Penulis di jaman romantik menjadi sesuatu yang spesial disebabkan kaum romantik menganggap pengarang sebagai nabi, dewa-dewi bahkan disebut sebagai the creator atau yang membuat (dalam hal ini adalah tuhan). Karena karyanya yang mengambil realitas sosial yang ada.
Munculnya kaum formalis seperti Mikail Bakhtin membuat munculnya era kritik sastra baru. Kaum formalis beranggapan bahwa karya sastra hanya persoalan yang ada di teksnya saja atau karyanya saja tanpa adanya campur tangan dari penulis. Kemudian psikolog Sigmon freeud berpendapat bahwa penulis itu adalah tentang kejiwaan proses terlibatnya imajinasi harus dibayar dengan kejiwaan penulis tersebut. Tokoh-tokoh yang ada dalam teori neurosis sigmon freud adalah tokoh-tokoh abdnormal. Sebagai contohnya karya-karya Iwan simatupang yang mengandung keabsurdan yang tinggi.
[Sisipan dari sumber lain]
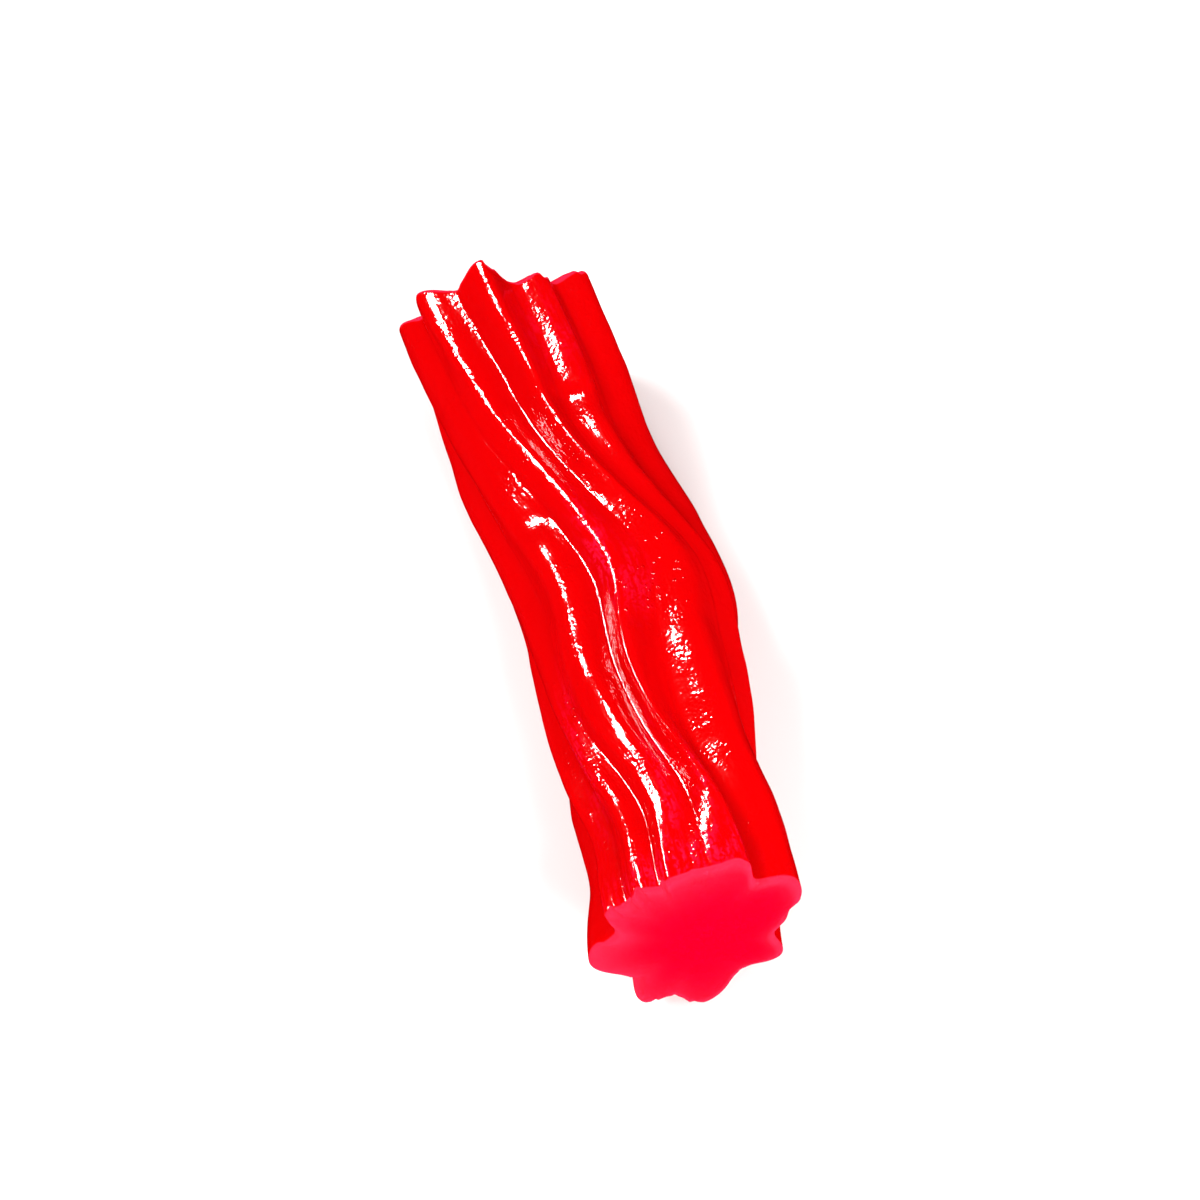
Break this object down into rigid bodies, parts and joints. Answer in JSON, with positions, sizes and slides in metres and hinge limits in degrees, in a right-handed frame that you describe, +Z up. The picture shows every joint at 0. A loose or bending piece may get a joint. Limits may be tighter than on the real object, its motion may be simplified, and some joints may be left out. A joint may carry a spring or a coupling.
{
  "type": "red licorice piece",
  "caption": "Short stick of soft red licorice, fluted and twisted, cut at both ends and lying on its settled underside.",
  "frame": {"origin": "middle of the bottom of the bounding box, on the surface that the piece lies on", "axes": "+Y along the stick from the near cut to the far cut, +Z up, +X across"},
  "size_m": [0.0224, 0.0652, 0.018],
  "materials": {
    "red_licorice": "glossy, slightly sticky"
  },
  "bodies": {
    "root": {"licorice_stick": "red_licorice"}
  },
  "joints": []
}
Perantara seperti penerbit, distributor, kritikus, pelanggan atau sponsor, dan perpustakaan umum. Sosiologi penulis mempelajari pengaruh sosial terhadap penulis dan karyanya. Hal ini memberikan petunjuk terhadap pertanyaan-pertanyaan yang berkaitan dengan faktor-faktor yang bertanggung jawab atas ketertarikan penulis terhadap bentuk sastra tertentu, asal-usul dan status sosial penulis, ideologi sosialnya, tujuan sosial karyanya, latar belakang keluarganya, posisi ekonomi penulis, kesetiaan sosial, sikap dan ideologi penulis, serta peran patron dalam kehidupan mereka.
Sebagai contoh kasus didalam novel Negeri 5 Menara karya Ahmad Fuadi menceritakan tentang 5 orang santri yang ingin mewujudkan impiannya menaklukkan dunia. Ternyata kisah ini diambil dari kisah nyata penulisnya sendiri yang bersama teman-teman pondoknya ingin menaklukkan dunia namun tak tercapai. Dibalik persepsi masyarakat yang mengagungkan karya tersebut mengandung sakralitas simbol lingga dan yoni. Symbol-simbol menara yang digambarkan pada cover buku tersebut adalah mengandung arti kemaskulinitasan. Bahwa hanya laki-laki saja yang berhak mencapai capaian itu dan perempuan tak memiliki kesempatan untuk menggapainya. Hal ini terbukti juga bahwa pengarang perempuan membuat karya yang hampir keseluruhan mengisahkan perempuan yang dalam tanda kutip “jalan-jalan” saja tanpa menggapai apapun.